Она при всех разрыдалась.
На следующий день она подписала необходимые бумаги и забрала мужа. При расставании профессор сказал ей:
«Ваш муж очень мужественный человек, очень…»
«Сколько ему осталось?» – сухо спросила Алла Сергеевна.
«Неделя, от силы две…» – отвечал профессор.
Постаревшего, исхудавшего, чужого человека довезли на реанимобиле до ее дома, на носилках подняли в квартиру и уложили на кровать ее мужа. То, что еще совсем недавно было Климом, находилось теперь во власти тупой алчной орды безмозглых клеток, не понимающих, что съедая его, они обрекают на гибель и себя.
Оставшись наедине, он с подобием улыбки произнес:
«Вот видишь, Аллушка, надеялся явиться домой на своих двоих, а приехал на носилках, чтобы попрощаться…»
Выждав, когда стихнут ее рыдания, он сказал:
«Все наше имущество я переписал на тебя, в остальном слушайся Маркушу…»
Затем он попросил привести к нему сына и оставить их наедине. Их свидание продолжалось минут двадцать, и когда Санька вышел, лицо его было не по-детски важным и серьезным. О чем они говорили с отцом, он так ей и не сказал.
На следующий день к ним потянулись его друзья. Они по очереди заходили в его комнату, задерживались там на несколько минут и выходили, пряча покрасневшие глаза.
В первые дни, когда он мог еще говорить, она сидела у его постели, держала за руку и всматривалась в те восковые истонченные черты, что были когда-то красноватыми, мясистыми и живыми: сломанный нос, пострадавшие от лобового столкновения губы, мощная челюсть и тяжелый щетинистый подбородок, широкий морщинистый лоб и глубокое подлобье с короткими ресницами и любящим взглядом. Нет больше бурого ежика волос, по которому она так любила протяжно пройтись рукой, наблюдая, как чистая поперечная полоса движется к затылку и как восстает из-под ее ладони сухой своенравный волос.

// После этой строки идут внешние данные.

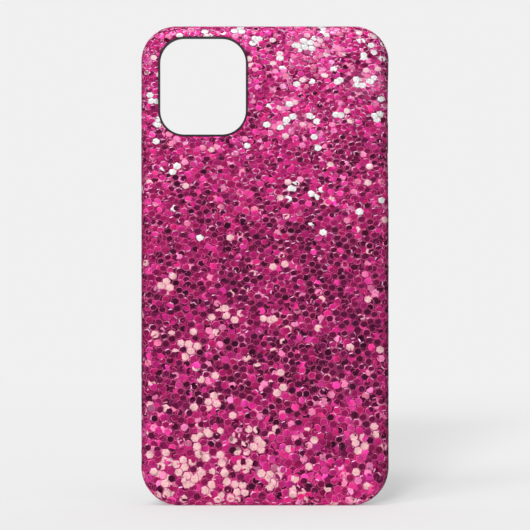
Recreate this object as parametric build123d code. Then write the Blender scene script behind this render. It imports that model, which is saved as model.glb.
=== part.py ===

Однажды он, короткими перебежками преодолевая напряжение, выговорил:
«Знаешь, Аллушка… жизнь моя… как капельница… была целая цистерна… да вся вышла… Вот лежал я там… и думал… в чем смысл жизни… И знаешь… все, оказывается, просто… надо найти… такую женщину, как ты… и прожить с ней… всю жизнь… А значит… в моей жизни… был какой-то смысл… Об одном жалею… поздно тебя встретил…»
Другой раз он, как будто вспомнив что-то важное, оживился и произнес, как наказ:
«Обязательно выйди замуж…»
«Климушка, родной мой: об этом не может быть и речи! – строго и непреклонно начала она, но не выдержала и заплакала: – Да где же я найду другого такого, как ты! Нигде не найду! Полюбить кого-то после тебя я уже не смогу, а быть чьей-то утехой не желаю и никогда не буду, никогда, слышишь – никогда!»
Она сжала его руку и ощутила ее ответное слабое пожатие.
Он угасал на глазах: не мог уже ни есть, ни пить, и каждый день приходящая медсестра вводила ему утром и вечером поддерживающий раствор.
«Как ты?» – заливаясь слезами, спрашивала Алла Сергеевна, когда он приходил в себя.
«Все болит…» – шептал он.
Вечером, накануне ухода он открыл глаза и остановил их на плачущей жене.
«Не плачь, Аллушка, – прошептал он с необычайной и напряженной ясностью. – Смотри – умираю, как король: не в тюремной больничке, не на грязной шконке, не от блатной заточки, не на этапе, а в собственной постели, рядом с любимой женой и сыном…»
Ночью она, сидя возле него в кресле, задремала и вдруг, вздрогнув, очнулась, словно на зов. Слабея от ужасного предчувствия, она нагнулась к нему и в мягком свете ночника звериным чутьем различила страшные приметы смертельной тени на его лице. Ее несравненный, несокрушимый, горячо любимый муж – человек-Москва, человек-империя, славный и победоносный, как история его предков, загадочный и непредсказуемый, как его страна, правильный и бесхитростный, как дело, которому он служил, растаял, исчез, растворился вместе с последним вздохом, который он посвятил ей!